Another issue that the police are having is the possibility of citizens taking the law into their own hands once things change. Illinois is one of the states that does not have the ‘Stand Your Ground’ law. This law allows a person to use force if they believe someone is unlawfully entering their home or vehicle and many Castle Doctrine laws allow deadly force against intruders. By law, citizens of Illinois are only able to use ‘reasonable force’ to defend themselves, someone else, or defend their home or other property.
“This is a wild card. I can see home scenarios where law abiding citizens will have more power on their own property to stop a crime than we will have with this new law.”
Dolan encourages citizens to do their research on the laws to know what you can and can not do. Understand when the Use of Force is legal and when it is not and to stay vigilant. If you see something, tell someone. Make sure to call 9-1-1 if it’s an emergency that’s happening now or the Edgar County Non-Emergency line at 217-465-4166 for non emergency reporting.

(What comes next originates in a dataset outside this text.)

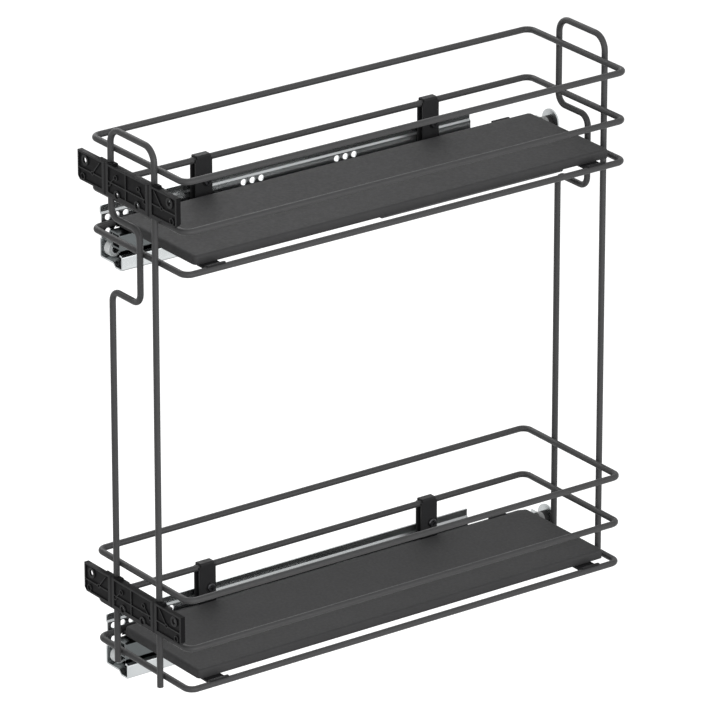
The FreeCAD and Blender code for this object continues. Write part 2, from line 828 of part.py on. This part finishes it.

“This way, you’ll always get a dispatcher who knows if an officer or deputy is available,” Dolan said. “Have the means to protect yourself and the wisdom to know when it’s appropriate.”
Chief Dolan also encourages citizens to have good lights at night and keep everything locked up. Ring doorbells and other camera devices are great for providing a deterrent and evidence after the fact.
Though the laws will change, Dolan and the Chrisman Police Department and surrounding departments will be doing their best to protect it’s citizens.
“Rest assured, all of us are going to continue to do our job and everything we can do to help keep people safe,” Dolan said.
“We’re just going to have to roll with things as we figure this out, and hopefully, cooler minds will prevail and they’ll work to overturn the craziest parts of this forthcoming act.”